Film review – Pandemic (2007)

My notes on the 2007 TV movie Pandemic.

One of five or so films with this hot-button title made in the last few years – it thoughtfully points out that if you drop a few letters, ‘pandemic’ spells ‘panic’, which is about the level of profundity or science you’d expect. It’s a three-hour DVD release, but a fade and recap in the middle show that Hallmark are plainly ready to recycle it as a two-part miniseries. Like tall the best virus-outbreak disaster pictures, it periodically flashes up statistics on the number of people infected or deceased and the hours since the first human contact. Some dead birds and a dead dog on an Australian beach indicate the chain of the new virus, which gets into a surfer dude who promptly dies on a flight from Australia to LAX – the plane is quarantined at the airport as the boffins in plastic suits go into action, but a nasty yuppie realtor (Robert Curtis Brown) hides in a baggage container so he can get out to seal a big deal with Hollywood type ‘Michael Torino’ (John Kapelos) and naturally the new disease takes hold in the city. Meanwhile, back in Australia … actually, who cares?
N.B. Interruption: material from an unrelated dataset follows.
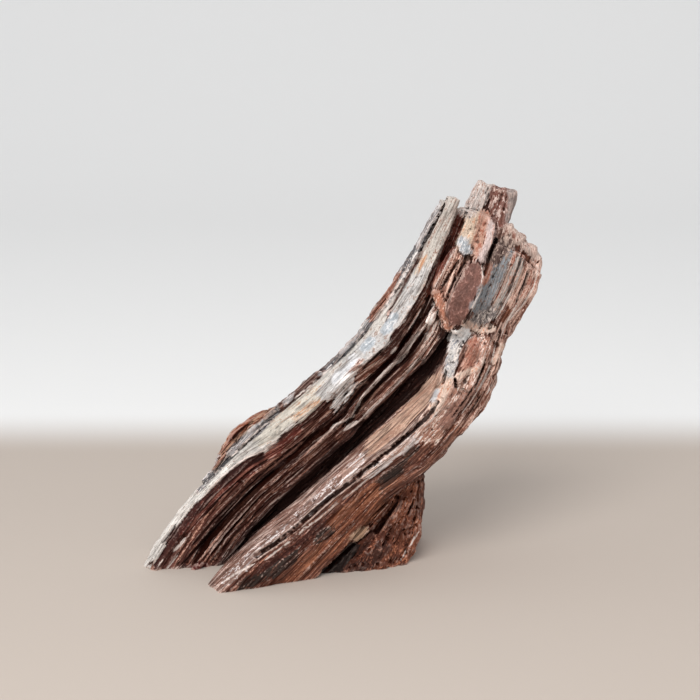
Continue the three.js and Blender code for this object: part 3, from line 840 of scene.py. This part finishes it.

Even though this was shot down under, there’s no confirmation or denial of whether the not-exactly-unpopulated continent is being devastated by a new plague, since we have cute Los Angeles teenagers, supermodels, National Guardsmen, class valedictorians and spin doctors to worry about.
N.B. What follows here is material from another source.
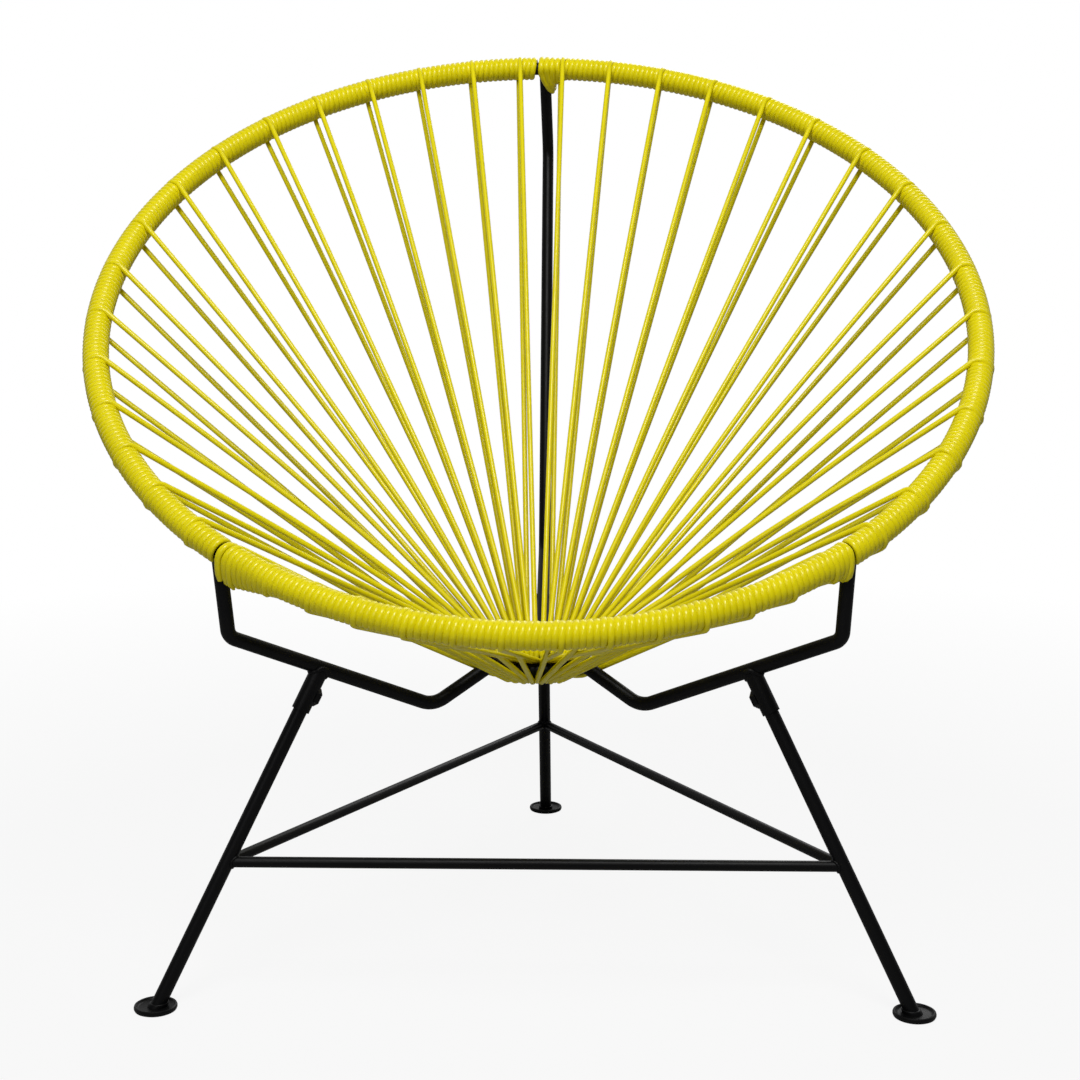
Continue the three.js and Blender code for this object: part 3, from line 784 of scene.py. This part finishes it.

With three hours to fill, a bunch of people looking into microscopes or coughing their lungs out isn’t enough – so screenwriters Bryce and Jackie Zabel toss in a ton of sub-plots: the Mayor (Eric Roberts!) and the Governor (Faye Dunaway!!) are in a pissing contest about the exercise of power, with an adviser (Bruce Boxleitner) snarling stern news updates in the corridors of power; drugs baron Vicente (you-know-the-face evil type Michael Massee) is busted out of quarantine by his hoods, with a CDC head honcho (Bob Gunton) as hostage, and hijacks two truckloads of ‘Cotoxil’ (the only effective treatment!) then tries to hold the city to ransom (with the added complication that the bad guy’s immunity might be the key to a vaccine); the FBI agent (Vincent Spano) on the case is worried about his nice ex-wife, whose shallow new husband ups and leaves at her first cough, which means her son (the creepy-looking Colby Paul) hares off with a gun and holds up an ATM customer so he can buy black-market Cotoxil (but he says sorry later, so that’s all right); some shirty survivalists think it’s all a government plot and want to bust through the city-wide cordon, which puts them on a collision course with the authorities; a fashion photographer (Jo Champa) finds a new purpose by holding her camera sideways and chronicling the sufferings of sick people until she herself dies; infected at his premiere, Torino and a thin model head off to sea in a yacht with a supply of the as-it-turns-out ineffective treatment ‘Tana Flu’ and die; and the heroine (Tiffani Thiessen, who we take so much more seriously now she’s not billed as Tiffani-Amber) is working even harder than she might be because her favourite niece is one of the early infectees.

Directed by Armand Mastroianni, who made one of the few early ‘80s slasher hits (He Knows You’re Alone) no one has bothered to remake.